1924—Hoover Becomes FBI Director
In the U.S., J. Edgar Hoover is appointed director of the Federal Bureau of Investigation, a position he retains until his death in 1972. Hoover is credited with building the FBI into a large and efficient crime-fighting agency, and with instituting a number of modern innovations to police technology, such as a centralized fingerprint file and forensic laboratories. But he also used the agency to grind a number of personal axes and far exceeded its legal mandate to amass secret files on political and civil rights leaders.
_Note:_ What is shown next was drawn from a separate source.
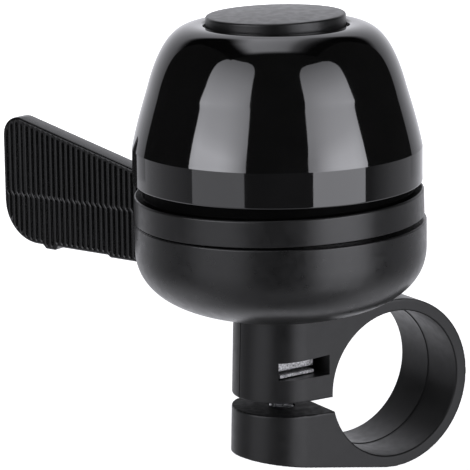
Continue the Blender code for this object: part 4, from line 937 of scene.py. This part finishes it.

Because of his abuses, FBI directors are now limited to 10-year terms. 1977—Joan Crawford Dies
American actress Joan Crawford, who began her show business career as a dancer in traveling theatrical companies, but soon became one of Hollywood's most prominent movie stars and one of the highest paid women in the United States, dies of a heart attack at her New York City apartment while ill with pancreatic cancer. 1949—Rainier Becomes Prince of Monaco
In Monaco, upon upon the death of Prince Louis II, twenty-six year old Rainier Louis Henri Maxence Bertrand Grimaldi, aka Rainier III, is crowned Prince of Monaco. Rainier later becomes an international household name by marrying American cinema sweetheart Grace Kelly in 1956. 1950—Dianetics is Published
After having told a gathering of science fiction writers two years earlier that the best way to become a millionaire was to start a new religion, American author L. Ron Hubbard publishes Dianetics: The Modern Science of Mental Health. The book is today one of the canonical texts of Scientology, referred to as "Book One", and its publication date serves as the first day of the Scientology calendar, making today the beginning of year 52 AD (After Dianetics). 1985—Theodore Sturgeon Dies
American science fiction and pulp writer Theodore Sturgeon, who pioneered a technique known as rhythmic prose, in which his text would drop into a standard poetic meter, dies from lung fibrosis, which may have been caused by his smoking, but also might have been caused by his exposure to asbestos during his years as a Merchant Marine.